The third phase and really where everyone is trying to get is a clear and concise understanding of your product, marketing, and customer. When you have all of these in place, you transcend into marketing that can become ROI-based and deliver considerable results. This is where everyone wants to be and thinks they are when they start B2B marketing, but they are not. Because once you get to this place, you will make decisions not based on hypotheses but on historical results and proven unique selling propositions to a client you know very well. Sales and leads become a numbers game because you know what it will take to get the leads in, what messages the customers need to hear, and what challenges you solve. The beauty of this phase is the fact that you’ve figured out your business. It’s not a mystery anymore what messages work, who your customers are, and why your product is good. You’ve spent the money and time validating all of this and you have an advantage in the market. You have the sales to prove it.
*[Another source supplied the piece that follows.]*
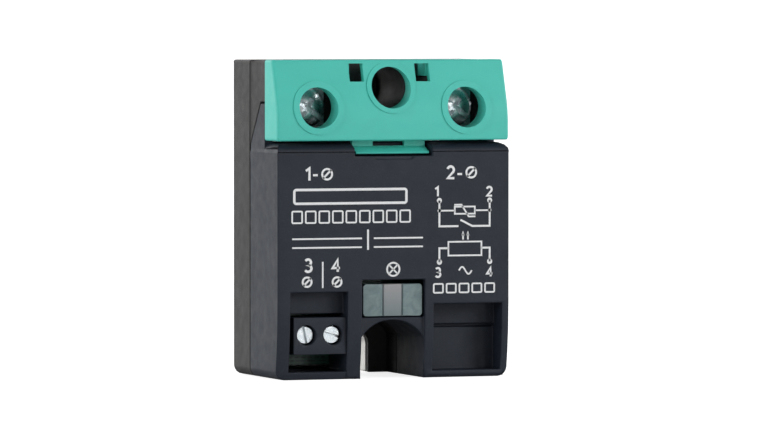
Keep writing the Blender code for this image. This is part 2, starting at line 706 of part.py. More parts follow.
def build():
    plate_metal = material("plate_metal", (0.62, 0.60, 0.56), 0.35, 1.0)
    dark_grey = material("dark_grey_plastic", (0.085, 0.085, 0.085), 0.6)
    blue_black = material("blue_black_plastic", (0.028, 0.033, 0.042), 0.55)
    green = material("green_plastic", (0.09, 0.48, 0.38), 0.5)
    clear = material("light_pipe_plastic", (0.24, 0.30, 0.29), 0.25)
    zinc = material("zinc_plated_steel", (0.60, 0.64, 0.66), 0.3, 1.0)
    tinned = material("tinned_copper", (0.72, 0.71, 0.68), 0.3, 1.0)
    ceramic = material("white_ceramic", (0.82, 0.82, 0.80), 0.5)
    silicon = material("chip_silicon", (0.10, 0.11, 0.13), 0.25, 0.6)
    laminate = material("board_laminate", (0.02, 0.16, 0.08), 0.45)
    black = material("moulded_black", (0.02, 0.02, 0.02), 0.5)
    yellow = material("varistor_coating", (0.05, 0.14, 0.42), 0.4)
    film = material("capacitor_case", (0.62, 0.53, 0.18), 0.45)
    tan = material("resistor_body", (0.55, 0.42, 0.27), 0.5)
    lamp = material("led_body", (0.55, 0.60, 0.52), 0.3)

    base_plate(plate_metal)
    rear_housing(dark_grey)
    busbars(tinned)
    terminal_nuts(zinc)
    clamp_washers(zinc)
    power_screws(zinc)
    hinge_pins(zinc)
    terminal_cover(green)
    front_cover(blue_black)
    light_pipe(clear)
    control_terminal(blue_black)
    control_screws(zinc)
    clamp_cages(zinc)
    contact_bars(tinned)
    power_chips(ceramic, silicon)
    gate_pins(tinned)
    board(laminate)
    board_components(black, yellow, film, tan, lamp)


clear_scene()
PARTS = new_collection("solid_state_relay")
CUTTERS = new_collection("cutters")
build()
bpy.context.view_layer.update()
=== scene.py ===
"""Looks of the solid state relay: fine meshes, materials, light and camera on the CAD frame."""

import math

import bmesh
import bpy
from mathutils import Matrix, Vector
from mathutils.bvhtree import BVHTree


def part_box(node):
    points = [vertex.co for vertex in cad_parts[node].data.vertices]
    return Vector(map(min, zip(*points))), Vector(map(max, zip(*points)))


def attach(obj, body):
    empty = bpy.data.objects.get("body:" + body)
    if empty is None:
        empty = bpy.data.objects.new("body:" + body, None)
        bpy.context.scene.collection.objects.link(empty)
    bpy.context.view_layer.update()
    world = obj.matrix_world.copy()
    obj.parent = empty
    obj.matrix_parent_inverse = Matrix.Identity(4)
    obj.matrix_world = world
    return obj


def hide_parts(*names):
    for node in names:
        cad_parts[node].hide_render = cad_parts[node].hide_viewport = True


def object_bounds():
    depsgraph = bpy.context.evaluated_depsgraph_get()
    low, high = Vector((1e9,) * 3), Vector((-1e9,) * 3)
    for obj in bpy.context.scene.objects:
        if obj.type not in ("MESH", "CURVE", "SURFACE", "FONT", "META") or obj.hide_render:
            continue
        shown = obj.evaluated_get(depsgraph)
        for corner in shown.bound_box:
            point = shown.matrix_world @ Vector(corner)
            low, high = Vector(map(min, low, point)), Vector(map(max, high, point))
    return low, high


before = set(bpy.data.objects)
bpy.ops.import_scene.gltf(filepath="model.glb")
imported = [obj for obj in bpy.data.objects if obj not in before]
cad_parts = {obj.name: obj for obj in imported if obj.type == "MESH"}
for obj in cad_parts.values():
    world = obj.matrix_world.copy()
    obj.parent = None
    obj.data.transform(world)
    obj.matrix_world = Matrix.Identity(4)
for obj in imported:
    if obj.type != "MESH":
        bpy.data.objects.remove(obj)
cad_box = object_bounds()

MM = 0.001
LOW, HIGH = cad_box
CENTRE = (LOW + HIGH) / 2

# Camera, as a photographer would set it: a long lens, a little to the left and above
VIEW_TURN = math.radians(19.99)
VIEW_DROP = math.radians(1.91)
VIEW_DISTANCE = 1.2
VIEW_LENS = 309.7
VIEW_RIGHT = 1.74 * MM
VIEW_UP = 0.56 * MM

# Light: how bright the room is by direction, and how much the floor glows for the camera
SKY_FRONT = 0.42
SKY_BEHIND = 2.0
SKY_ABOVE = 0.35
FLOOR_GLOW = 0.8
FLOOR_RADII = (0.3, 1.0, 4.0, 20.0, 200.0)

# Lamps: name, place and size in metres, power in watts
LAMPS = (
    ("key", (0.78, -0.72, 0.42), (0.4, 0.5), 6.0),
    ("card", (0.42, -0.95, 0.06), (0.16, 0.16), 0.6),
    ("left_fill", (-0.98, -0.22, 0.2), (0.5, 0.5), 4.0),
)

# All sizes from here on are millimetres; depths are measured forwards from the base plate's back
DEPTH = (HIGH.y - LOW.y) / MM
BEYOND = 30

# Rounded meshes: welding distance, shortest edge that is rounded, how far (in radii) a rounded
# corner may move, and a level just under the roll along the front cover's top edge
WELD = 0.02
SHORTEST_EDGE = 0.3
STRAY = 0.75
ROLL_END = 41.15

# Print: its back and front, and its two line widths
INK_BACK = DEPTH - 0.05
INK_FRONT = DEPTH + 0.02
LINE = 0.30
BOLD = 0.46
NUMBER_SIZE = 2.25
SMALL_NUMBER_SIZE = 1.7

# Terminal cover: its walls, the bend in its front face and the leaning part above the bend
COVER_REAR = 18.1
COVER_WALL = 1.5
COVER_EDGE = 0.45
COVER_LOW = 43.3
BEND_HEIGHT = 48.6
BEND_HALF = 2.3
LEAN_TOP = 21.75

# Its holes (x, height, hole radius, ring radius), the rings' rise and the sleeves' back
TERMINAL_X = 14.3
TERMINAL_HEIGHT = 49.3
FIXING_HEIGHT = 52.9
TERMINAL_HOLE = (3.72, 4.85)
COVER_HOLES = (
    (-TERMINAL_X, TERMINAL_HEIGHT, *TERMINAL_HOLE),
    (0, FIXING_HEIGHT, 3.8, 4.65),
    (TERMINAL_X, TERMINAL_HEIGHT, *TERMINAL_HOLE),
)
RING_RISE = 0.2
SLEEVE_BACK = 21.2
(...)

Yet the race is not over.

Challenges with this phase:

  1. The big challenge with this phase is actually from outside threats. You likely have grown to a place where others see you as an industry leader, so you are playing a different game in the market now. You may not be the disrupter anymore, you might be the hunted instead of the hunter. You will need to monitor your competitors who are looking to make a move on your position. You will need to counter those messages and companies either with differentiated marketing or innovation.
  2. You may be getting bigger deals and having more success which leads to having a larger marketing team internally. You will need to be careful to use agencies and outside teams to help inject innovation and the cutting edge back into your larger bureaucracy that will tend to be a bit more concerned with losing your position rather than gaining a new one.
  3. Similar to the last point, you might also look to outside agencies to help move your B2B marketing at a faster pace, as your internal teams have much more political challenges to overcome simply by being in a large company. Ideas that will “rock the boat” are not generally coming from the in-house team. You’ll need to tap those “counter-cultural misfits” at the agency to put a little bite back into your strategy.

In Closing

These three stages are the generalizations of many engagements and companies I’ve worked with. If you see yourself in them, I hope the article will help you see clearly your position and the challenges and opportunities that lay ahead. If you don’t, that is OK as well, but you might be in a more challenging situation or have a very strange market which is what we do best. Either way, Godspeed in your b2b marketing and moving towards greatness.